EXERCISE DESCRIPTION »
Print each line exactly as it is given.

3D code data
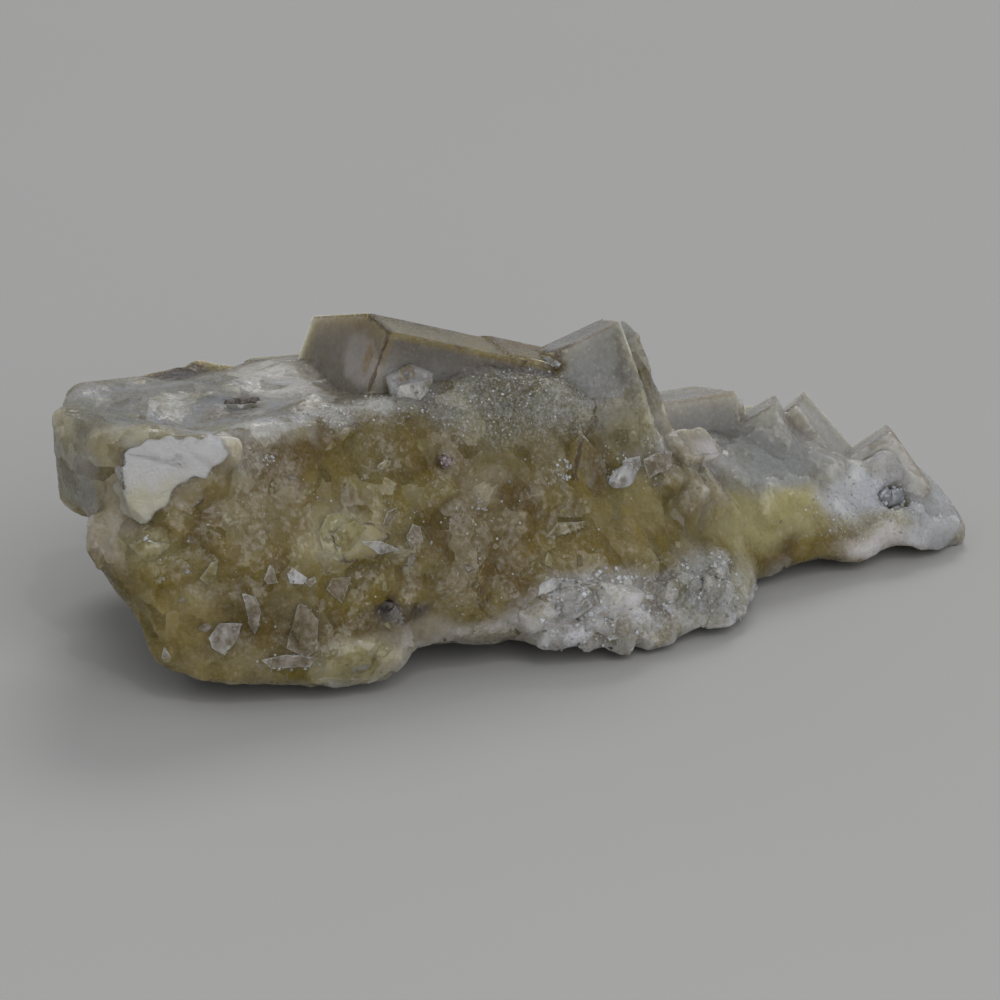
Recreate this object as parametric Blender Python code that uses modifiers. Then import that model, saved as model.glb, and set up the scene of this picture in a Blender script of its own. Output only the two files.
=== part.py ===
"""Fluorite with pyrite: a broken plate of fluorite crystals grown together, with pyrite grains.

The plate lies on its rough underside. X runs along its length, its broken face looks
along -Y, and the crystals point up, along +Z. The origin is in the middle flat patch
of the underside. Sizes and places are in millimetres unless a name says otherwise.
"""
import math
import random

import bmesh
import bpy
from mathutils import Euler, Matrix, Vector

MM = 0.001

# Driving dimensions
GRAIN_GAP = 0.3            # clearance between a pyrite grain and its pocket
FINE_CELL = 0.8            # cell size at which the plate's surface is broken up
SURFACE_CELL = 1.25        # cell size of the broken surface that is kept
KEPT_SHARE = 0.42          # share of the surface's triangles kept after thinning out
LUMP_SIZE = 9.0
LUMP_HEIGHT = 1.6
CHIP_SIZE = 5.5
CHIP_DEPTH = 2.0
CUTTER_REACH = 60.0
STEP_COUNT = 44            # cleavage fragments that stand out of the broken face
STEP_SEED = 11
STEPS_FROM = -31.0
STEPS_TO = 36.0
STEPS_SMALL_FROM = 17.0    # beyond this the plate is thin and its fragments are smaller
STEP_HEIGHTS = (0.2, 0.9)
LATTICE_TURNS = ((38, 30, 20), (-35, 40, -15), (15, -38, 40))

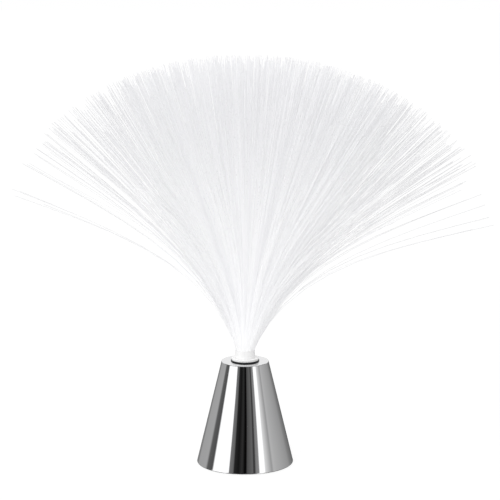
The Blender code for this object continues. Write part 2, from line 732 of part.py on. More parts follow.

RESPONSE TO THIS EXERCISE »
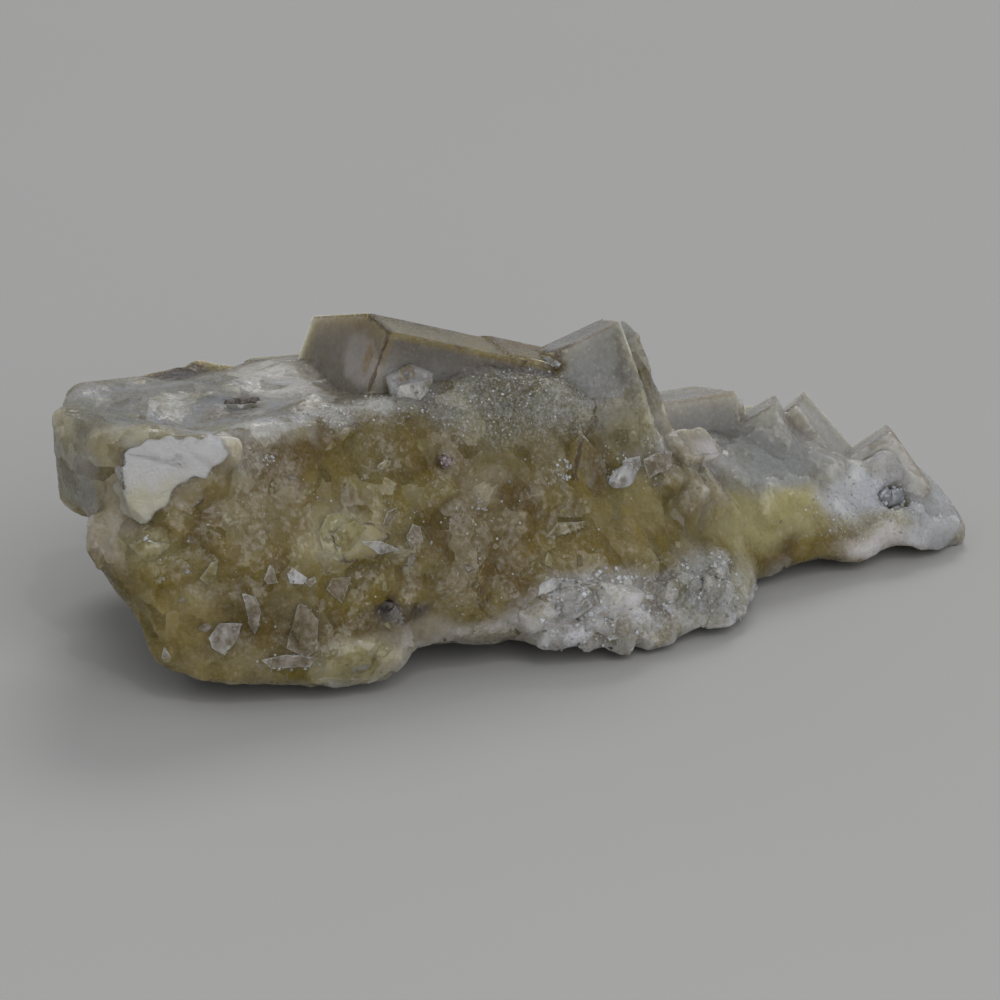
Recreate this object as parametric Blender Python code that uses modifiers. Then import that model, saved as model.glb, and set up the scene of this picture in a Blender script of its own. Output only the two files.
=== part.py ===
"""Fluorite with pyrite: a broken plate of fluorite crystals grown together, with pyrite grains.

The plate lies on its rough underside. X runs along its length, its broken face looks
along -Y, and the crystals point up, along +Z. The origin is in the middle flat patch
of the underside. Sizes and places are in millimetres unless a name says otherwise.
"""
import math
import random

import bmesh
import bpy
from mathutils import Euler, Matrix, Vector

MM = 0.001

# Driving dimensions
GRAIN_GAP = 0.3            # clearance between a pyrite grain and its pocket
FINE_CELL = 0.8            # cell size at which the plate's surface is broken up
SURFACE_CELL = 1.25        # cell size of the broken surface that is kept
KEPT_SHARE = 0.42          # share of the surface's triangles kept after thinning out
LUMP_SIZE = 9.0
LUMP_HEIGHT = 1.6
CHIP_SIZE = 5.5
CHIP_DEPTH = 2.0
CUTTER_REACH = 60.0
STEP_COUNT = 44            # cleavage fragments that stand out of the broken face
STEP_SEED = 11
STEPS_FROM = -31.0
STEPS_TO = 36.0
STEPS_SMALL_FROM = 17.0    # beyond this the plate is thin and its fragments are smaller
STEP_HEIGHTS = (0.2, 0.9)
LATTICE_TURNS = ((38, 30, 20), (-35, 40, -15), (15, -38, 40))

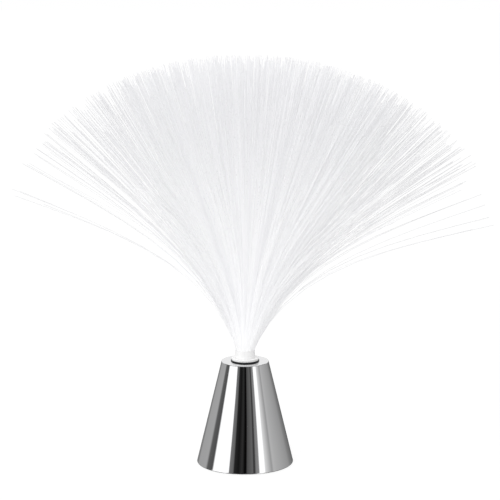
The Blender code for this object continues. Write part 2, from line 732 of part.py on. More parts follow.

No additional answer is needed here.